Morgan Freeman and Tommy Lee Jones putter around at a New Mexico retirement home for over an hour before any semblance of plot starts to take shape in Just Getting Started, a senior citizen comedy so listless it may have trouble keeping its intended audience awake.
Freeman is Duke, the hot-stuff retirement home manager who has to fight off a trio of lustful seniors (Elizabeth Ashley, Sheryl Lee Ralph, and Glenne Headly – in her final film role) so he can play poker with his yes-men buddies (Joe Pantoliano, George Wallace, and Graham Beckel).
But into Duke’s world comes retired FBI agent Leo (Jones), who seems to be a better poker player, a better golfer… and even a little smoother with the ladies.
And when pretty young(er) thing Suzie (Rene Russo) strolls into town, the pair’s petty rivalry is dialed up a notch. All the way up to “2”, which is where Just Getting Started stays for more than an hour before the real story starts to kick in.
We know from the film’s opening scene that Duke is a onetime FBI informant – or something like that – and that a mafioso queen (Jane Seymour) has spotted him in a TV advertisement and put out a hit.

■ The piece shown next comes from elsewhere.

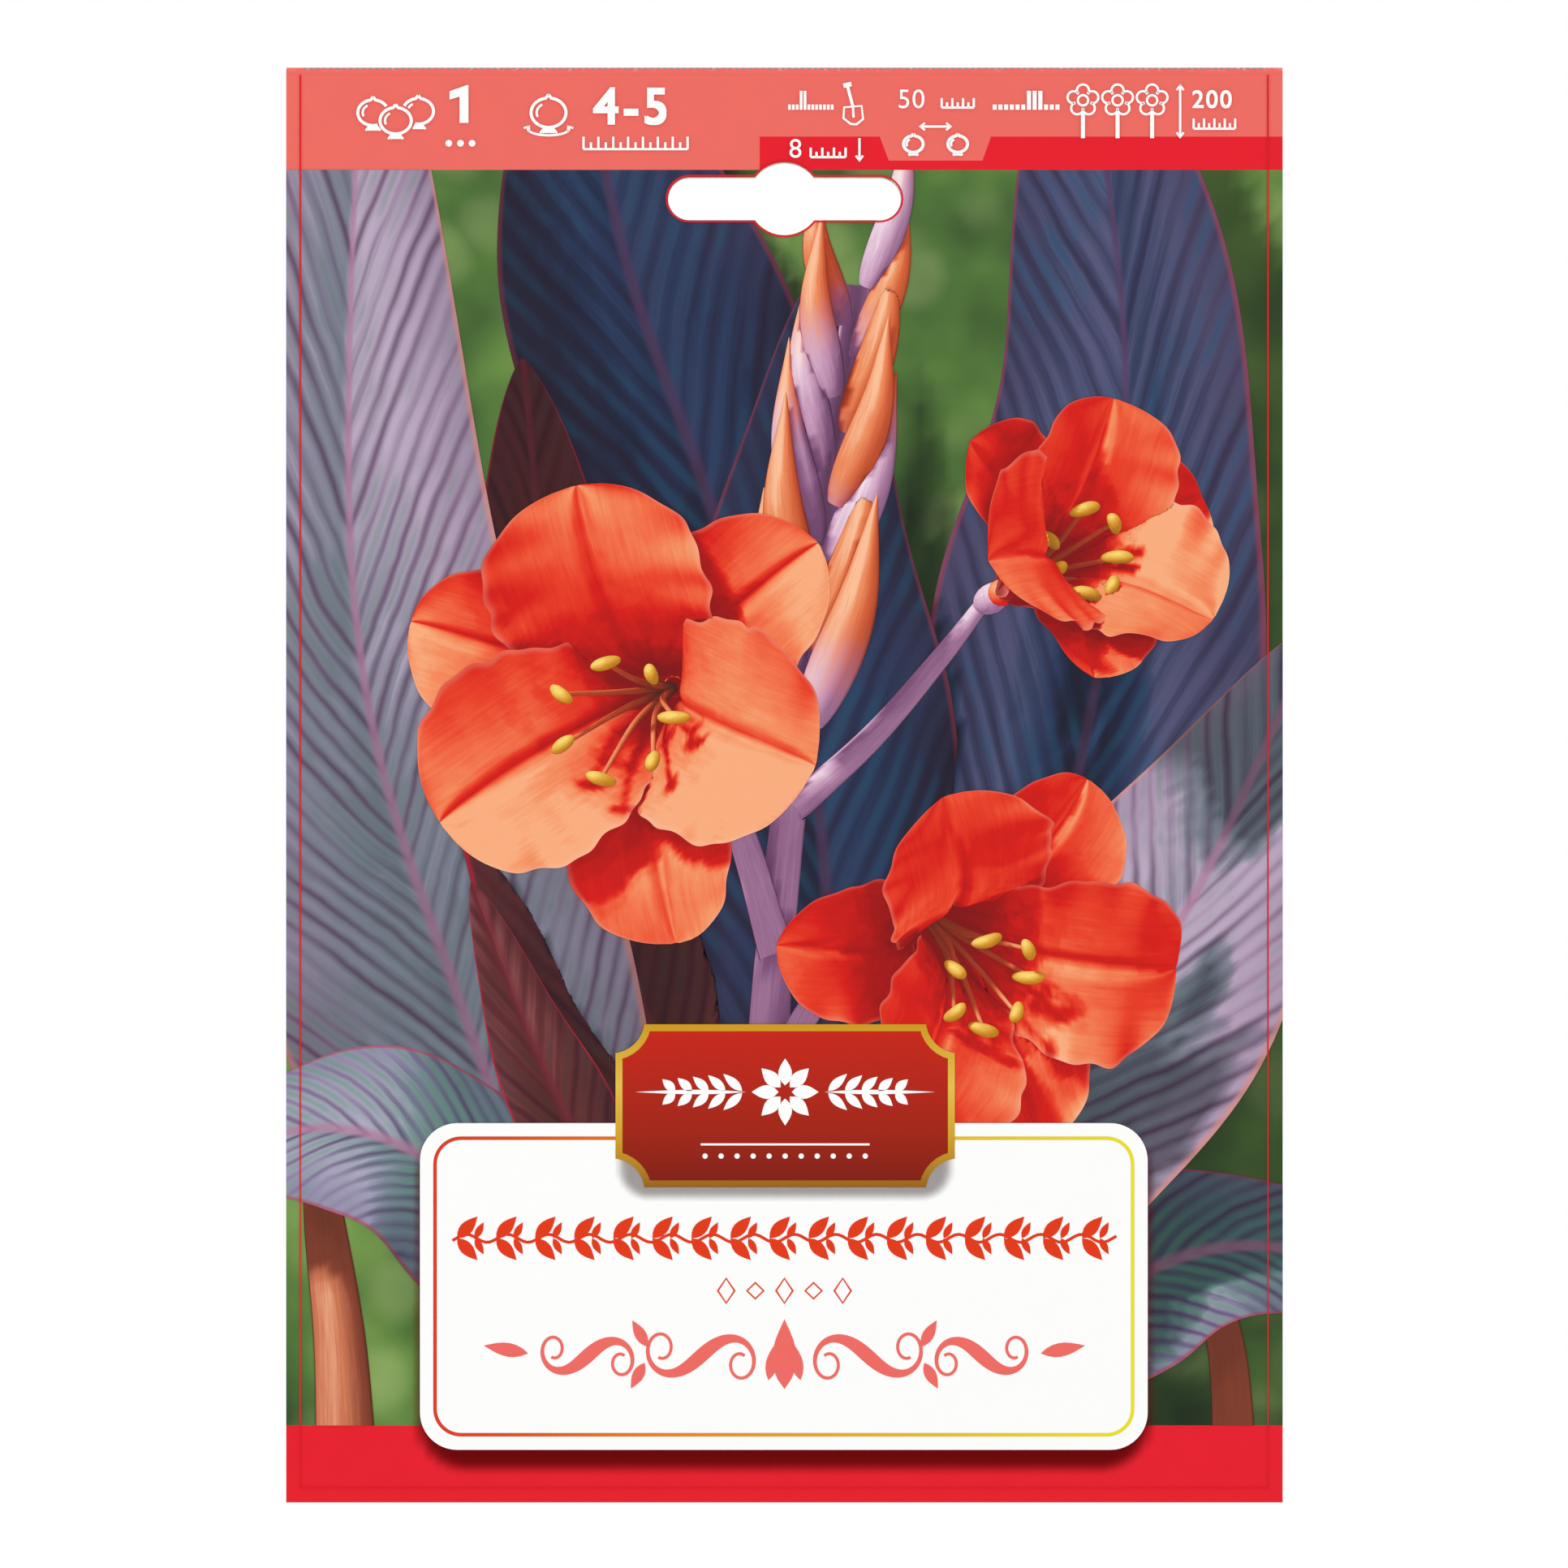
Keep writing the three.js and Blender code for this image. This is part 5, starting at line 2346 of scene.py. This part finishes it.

But for most of Just Getting Started, that mafia hit amounts to merely the old classic rattlesnake-in-a-golfer’s bag before a cart spectacularly explodes at the end of the second act.
These are the elements of a goofball Dumb and Dumber-style comedy, but Just Getting Started is played almost entirely straight. Dumb, yes, and entirely broad, but it never dives into the inane comedic material with the kind of glee that might extract some fun out of the premise.
Seymour – who wears a new wig in every scene – never interacts with the rest of the cast, and her scenes feel like a last-minute addition. So, too, does the entire mafia subplot, which is never referenced during the first two acts of the film before leading to a violent action-oriented climax that feels entirely at odds with the leisurely film that preceded it.
Not that the film up to that point was any great shakes. I’d watch Freeman and Jones – and the rest of this talented cast – eat lunch, but the laundry list of lightweight day-to-day goings on the retirement home give them precious little to do. For whatever else Just Getting Started fails to do, the squandering of its on-screen talent is its greatest fault.
Just Getting Started was directed by Ron Shelton, a director once known for classic sports comedies like Bull Durham, White Men Can’t Jump, and Tin Cup. It’s his first film since 2003’s Hollywood Homicide, and certainly isn’t a return to form, though the director may not be at fault – shoddy (and frequent) ADR and the mishmash plot construction are strong indications of heavy post-production alterations.